▼▼▼

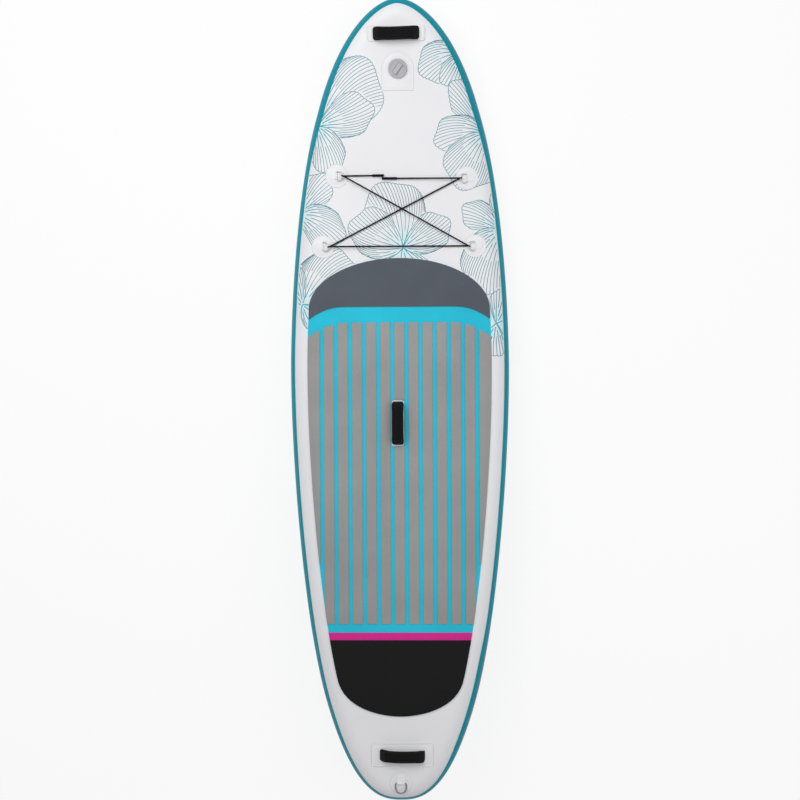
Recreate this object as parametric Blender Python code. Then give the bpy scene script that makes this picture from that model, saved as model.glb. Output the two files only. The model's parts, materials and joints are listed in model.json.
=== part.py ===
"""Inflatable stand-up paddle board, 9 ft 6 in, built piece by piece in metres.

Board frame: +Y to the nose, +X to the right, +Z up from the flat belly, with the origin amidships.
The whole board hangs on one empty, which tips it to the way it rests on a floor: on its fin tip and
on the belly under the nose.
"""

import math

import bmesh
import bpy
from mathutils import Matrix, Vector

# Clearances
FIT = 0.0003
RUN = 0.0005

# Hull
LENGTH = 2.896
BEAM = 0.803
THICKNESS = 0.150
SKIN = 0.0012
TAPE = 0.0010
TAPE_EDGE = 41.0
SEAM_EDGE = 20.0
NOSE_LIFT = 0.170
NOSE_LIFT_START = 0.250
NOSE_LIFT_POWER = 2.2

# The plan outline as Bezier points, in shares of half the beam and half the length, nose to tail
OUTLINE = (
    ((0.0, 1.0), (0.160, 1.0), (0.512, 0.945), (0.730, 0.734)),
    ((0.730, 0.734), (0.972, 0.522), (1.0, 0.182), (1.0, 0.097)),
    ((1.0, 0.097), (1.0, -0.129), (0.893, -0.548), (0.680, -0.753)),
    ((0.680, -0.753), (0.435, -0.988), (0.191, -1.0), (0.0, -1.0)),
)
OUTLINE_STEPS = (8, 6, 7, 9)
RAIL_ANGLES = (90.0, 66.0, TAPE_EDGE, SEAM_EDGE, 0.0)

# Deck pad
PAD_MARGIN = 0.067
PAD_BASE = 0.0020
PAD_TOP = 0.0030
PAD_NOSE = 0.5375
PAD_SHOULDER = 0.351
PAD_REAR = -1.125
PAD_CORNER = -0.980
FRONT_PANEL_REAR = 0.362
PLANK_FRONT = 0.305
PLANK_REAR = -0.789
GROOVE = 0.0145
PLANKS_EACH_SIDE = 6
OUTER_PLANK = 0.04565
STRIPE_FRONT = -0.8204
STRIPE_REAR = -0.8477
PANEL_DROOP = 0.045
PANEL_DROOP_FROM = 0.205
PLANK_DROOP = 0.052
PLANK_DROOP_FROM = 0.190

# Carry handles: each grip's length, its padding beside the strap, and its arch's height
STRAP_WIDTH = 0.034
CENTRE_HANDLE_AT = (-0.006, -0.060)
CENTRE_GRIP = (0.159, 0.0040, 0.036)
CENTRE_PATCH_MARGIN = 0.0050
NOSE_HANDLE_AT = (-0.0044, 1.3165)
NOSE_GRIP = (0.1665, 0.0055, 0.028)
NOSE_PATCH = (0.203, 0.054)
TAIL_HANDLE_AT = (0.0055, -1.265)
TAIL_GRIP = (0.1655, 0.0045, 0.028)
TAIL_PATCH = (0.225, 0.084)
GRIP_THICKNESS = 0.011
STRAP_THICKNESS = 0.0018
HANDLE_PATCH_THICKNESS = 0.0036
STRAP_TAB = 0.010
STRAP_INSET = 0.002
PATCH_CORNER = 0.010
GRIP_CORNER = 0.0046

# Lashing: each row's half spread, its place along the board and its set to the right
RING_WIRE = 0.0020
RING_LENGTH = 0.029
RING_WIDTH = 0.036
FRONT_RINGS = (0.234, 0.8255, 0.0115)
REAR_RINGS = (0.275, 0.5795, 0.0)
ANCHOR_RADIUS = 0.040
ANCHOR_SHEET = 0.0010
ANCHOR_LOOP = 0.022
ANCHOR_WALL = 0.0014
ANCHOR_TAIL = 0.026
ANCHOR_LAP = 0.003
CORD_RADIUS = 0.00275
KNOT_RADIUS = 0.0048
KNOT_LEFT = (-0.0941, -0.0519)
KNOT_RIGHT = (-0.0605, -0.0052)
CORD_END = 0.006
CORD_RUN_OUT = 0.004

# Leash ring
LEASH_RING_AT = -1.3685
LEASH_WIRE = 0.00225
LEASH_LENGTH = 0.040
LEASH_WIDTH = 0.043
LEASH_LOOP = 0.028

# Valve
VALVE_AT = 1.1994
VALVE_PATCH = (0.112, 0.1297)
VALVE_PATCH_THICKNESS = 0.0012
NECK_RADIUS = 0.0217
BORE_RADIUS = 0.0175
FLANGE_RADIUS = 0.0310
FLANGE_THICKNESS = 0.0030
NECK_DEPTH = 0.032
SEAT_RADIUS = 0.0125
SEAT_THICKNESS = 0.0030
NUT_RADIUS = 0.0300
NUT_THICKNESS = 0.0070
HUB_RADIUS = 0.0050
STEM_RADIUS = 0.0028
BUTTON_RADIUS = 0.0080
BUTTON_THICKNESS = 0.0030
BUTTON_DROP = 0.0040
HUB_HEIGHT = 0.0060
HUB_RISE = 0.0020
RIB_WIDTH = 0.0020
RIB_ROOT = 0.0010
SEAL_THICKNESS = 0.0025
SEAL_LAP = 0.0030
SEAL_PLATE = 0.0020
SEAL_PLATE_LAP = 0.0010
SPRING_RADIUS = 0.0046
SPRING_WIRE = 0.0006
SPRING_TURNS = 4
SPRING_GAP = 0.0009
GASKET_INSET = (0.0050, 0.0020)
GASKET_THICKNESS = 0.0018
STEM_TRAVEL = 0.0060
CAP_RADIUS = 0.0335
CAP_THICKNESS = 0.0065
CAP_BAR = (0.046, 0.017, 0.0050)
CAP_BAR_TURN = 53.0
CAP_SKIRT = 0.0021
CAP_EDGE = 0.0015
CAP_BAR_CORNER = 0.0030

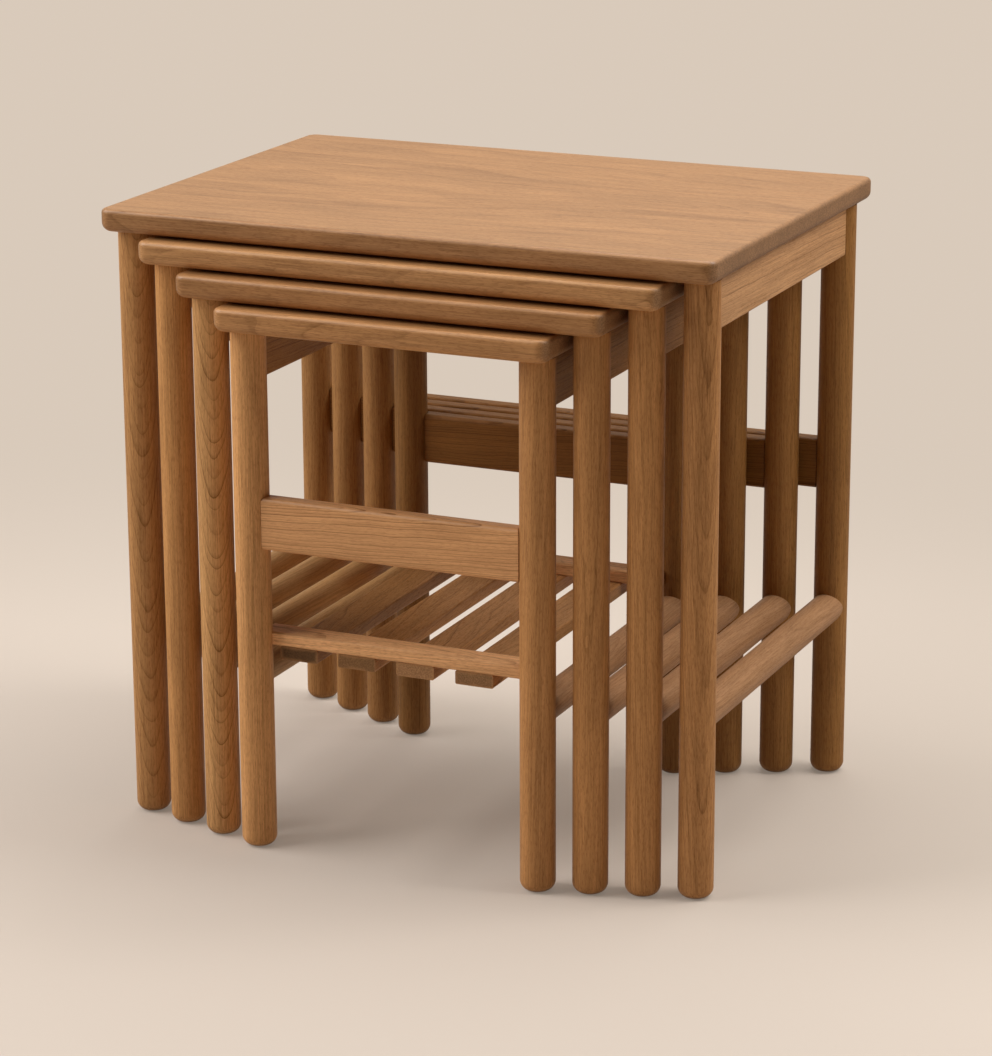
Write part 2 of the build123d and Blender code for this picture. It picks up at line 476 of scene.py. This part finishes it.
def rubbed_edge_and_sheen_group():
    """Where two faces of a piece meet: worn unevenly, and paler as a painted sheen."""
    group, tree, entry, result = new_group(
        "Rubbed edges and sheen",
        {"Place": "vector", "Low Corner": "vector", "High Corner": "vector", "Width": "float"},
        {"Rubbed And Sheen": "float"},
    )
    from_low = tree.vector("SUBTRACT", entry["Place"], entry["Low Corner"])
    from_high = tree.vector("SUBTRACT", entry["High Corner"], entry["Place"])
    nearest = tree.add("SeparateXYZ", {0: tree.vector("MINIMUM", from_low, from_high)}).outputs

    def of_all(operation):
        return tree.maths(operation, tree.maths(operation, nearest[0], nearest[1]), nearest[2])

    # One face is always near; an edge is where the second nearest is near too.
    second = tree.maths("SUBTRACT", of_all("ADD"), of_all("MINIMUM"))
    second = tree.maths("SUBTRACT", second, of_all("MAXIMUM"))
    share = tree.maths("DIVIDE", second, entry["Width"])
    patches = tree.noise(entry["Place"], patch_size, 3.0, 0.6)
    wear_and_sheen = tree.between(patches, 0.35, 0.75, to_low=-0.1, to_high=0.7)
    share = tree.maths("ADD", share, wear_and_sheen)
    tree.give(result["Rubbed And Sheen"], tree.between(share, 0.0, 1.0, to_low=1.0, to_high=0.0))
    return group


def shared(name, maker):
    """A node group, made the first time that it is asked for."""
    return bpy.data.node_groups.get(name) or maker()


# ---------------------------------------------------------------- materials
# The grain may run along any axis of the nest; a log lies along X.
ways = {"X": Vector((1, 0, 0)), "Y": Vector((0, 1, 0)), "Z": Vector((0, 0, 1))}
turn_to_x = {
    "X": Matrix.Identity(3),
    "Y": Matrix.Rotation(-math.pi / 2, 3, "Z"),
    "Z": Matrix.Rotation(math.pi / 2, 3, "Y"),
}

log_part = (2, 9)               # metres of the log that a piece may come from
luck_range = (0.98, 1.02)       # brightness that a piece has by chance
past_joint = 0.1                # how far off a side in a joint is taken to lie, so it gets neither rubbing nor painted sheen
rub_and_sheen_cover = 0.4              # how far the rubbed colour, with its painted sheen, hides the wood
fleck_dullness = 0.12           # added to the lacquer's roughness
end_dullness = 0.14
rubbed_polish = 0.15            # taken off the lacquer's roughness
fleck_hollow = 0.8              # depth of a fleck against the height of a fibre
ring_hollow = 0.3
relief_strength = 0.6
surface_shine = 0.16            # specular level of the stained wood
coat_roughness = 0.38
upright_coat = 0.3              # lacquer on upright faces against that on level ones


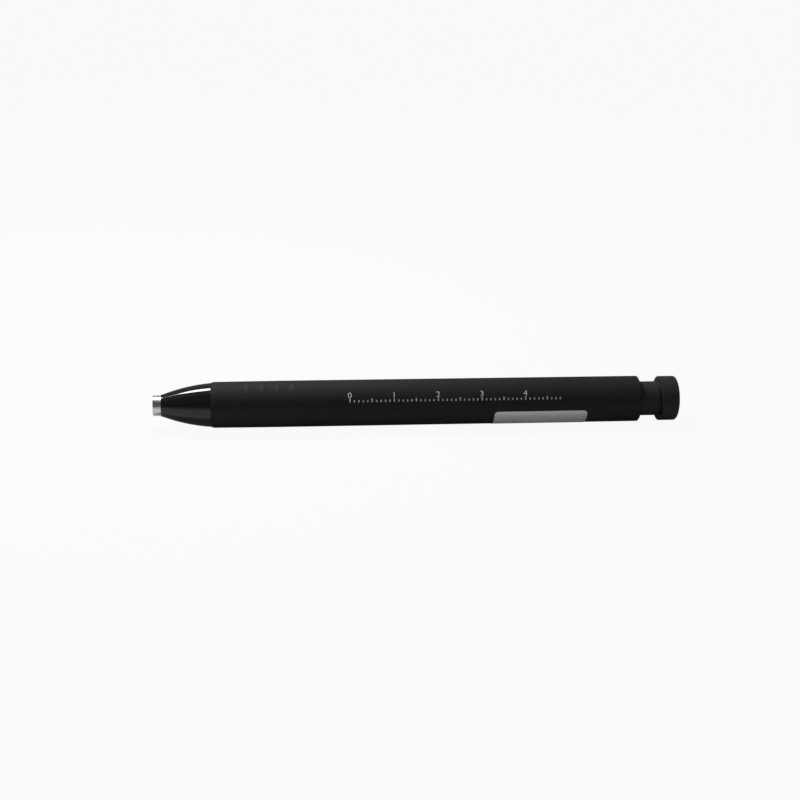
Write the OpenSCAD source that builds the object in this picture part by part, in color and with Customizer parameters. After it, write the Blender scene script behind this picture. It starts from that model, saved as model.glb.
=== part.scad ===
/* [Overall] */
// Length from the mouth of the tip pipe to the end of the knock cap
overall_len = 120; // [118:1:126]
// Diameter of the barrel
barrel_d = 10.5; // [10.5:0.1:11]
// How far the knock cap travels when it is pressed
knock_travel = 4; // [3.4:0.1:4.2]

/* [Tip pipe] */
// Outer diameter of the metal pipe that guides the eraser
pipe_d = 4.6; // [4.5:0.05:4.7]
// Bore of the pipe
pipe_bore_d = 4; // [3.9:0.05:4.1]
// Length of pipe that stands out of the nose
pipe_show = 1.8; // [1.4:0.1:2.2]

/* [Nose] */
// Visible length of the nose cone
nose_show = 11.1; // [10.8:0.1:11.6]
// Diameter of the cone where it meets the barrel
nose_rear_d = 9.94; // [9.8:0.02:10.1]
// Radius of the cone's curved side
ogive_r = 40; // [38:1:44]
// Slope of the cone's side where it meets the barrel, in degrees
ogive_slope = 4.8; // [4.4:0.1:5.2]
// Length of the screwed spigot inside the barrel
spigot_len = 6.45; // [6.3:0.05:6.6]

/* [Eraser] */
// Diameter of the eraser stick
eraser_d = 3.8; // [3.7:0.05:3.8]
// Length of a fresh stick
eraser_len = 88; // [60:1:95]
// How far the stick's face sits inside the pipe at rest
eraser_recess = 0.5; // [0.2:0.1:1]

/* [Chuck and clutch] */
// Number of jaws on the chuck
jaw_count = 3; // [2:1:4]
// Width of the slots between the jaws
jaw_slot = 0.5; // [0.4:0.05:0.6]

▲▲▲

EXERCISE INSTRUCTIONS: Exactly as written, please reproduce the lines from the first line of the data to the line containing "PLANK_DROOP_FROM = 0.190", inclusive, and nothing else.

THE RESULT:
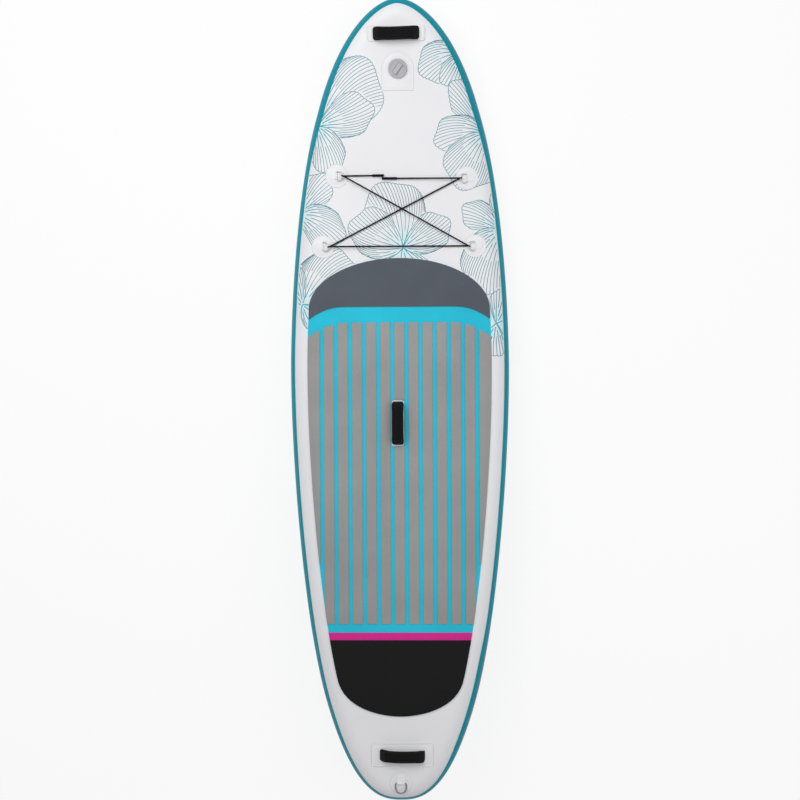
Recreate this object as parametric Blender Python code. Then give the bpy scene script that makes this picture from that model, saved as model.glb. Output the two files only. The model's parts, materials and joints are listed in model.json.
=== part.py ===
"""Inflatable stand-up paddle board, 9 ft 6 in, built piece by piece in metres.

Board frame: +Y to the nose, +X to the right, +Z up from the flat belly, with the origin amidships.
The whole board hangs on one empty, which tips it to the way it rests on a floor: on its fin tip and
on the belly under the nose.
"""

import math

import bmesh
import bpy
from mathutils import Matrix, Vector

# Clearances
FIT = 0.0003
RUN = 0.0005

# Hull
LENGTH = 2.896
BEAM = 0.803
THICKNESS = 0.150
SKIN = 0.0012
TAPE = 0.0010
TAPE_EDGE = 41.0
SEAM_EDGE = 20.0
NOSE_LIFT = 0.170
NOSE_LIFT_START = 0.250
NOSE_LIFT_POWER = 2.2

# The plan outline as Bezier points, in shares of half the beam and half the length, nose to tail
OUTLINE = (
    ((0.0, 1.0), (0.160, 1.0), (0.512, 0.945), (0.730, 0.734)),
    ((0.730, 0.734), (0.972, 0.522), (1.0, 0.182), (1.0, 0.097)),
    ((1.0, 0.097), (1.0, -0.129), (0.893, -0.548), (0.680, -0.753)),
    ((0.680, -0.753), (0.435, -0.988), (0.191, -1.0), (0.0, -1.0)),
)
OUTLINE_STEPS = (8, 6, 7, 9)
RAIL_ANGLES = (90.0, 66.0, TAPE_EDGE, SEAM_EDGE, 0.0)

# Deck pad
PAD_MARGIN = 0.067
PAD_BASE = 0.0020
PAD_TOP = 0.0030
PAD_NOSE = 0.5375
PAD_SHOULDER = 0.351
PAD_REAR = -1.125
PAD_CORNER = -0.980
FRONT_PANEL_REAR = 0.362
PLANK_FRONT = 0.305
PLANK_REAR = -0.789
GROOVE = 0.0145
PLANKS_EACH_SIDE = 6
OUTER_PLANK = 0.04565
STRIPE_FRONT = -0.8204
STRIPE_REAR = -0.8477
PANEL_DROOP = 0.045
PANEL_DROOP_FROM = 0.205
PLANK_DROOP = 0.052
PLANK_DROOP_FROM = 0.190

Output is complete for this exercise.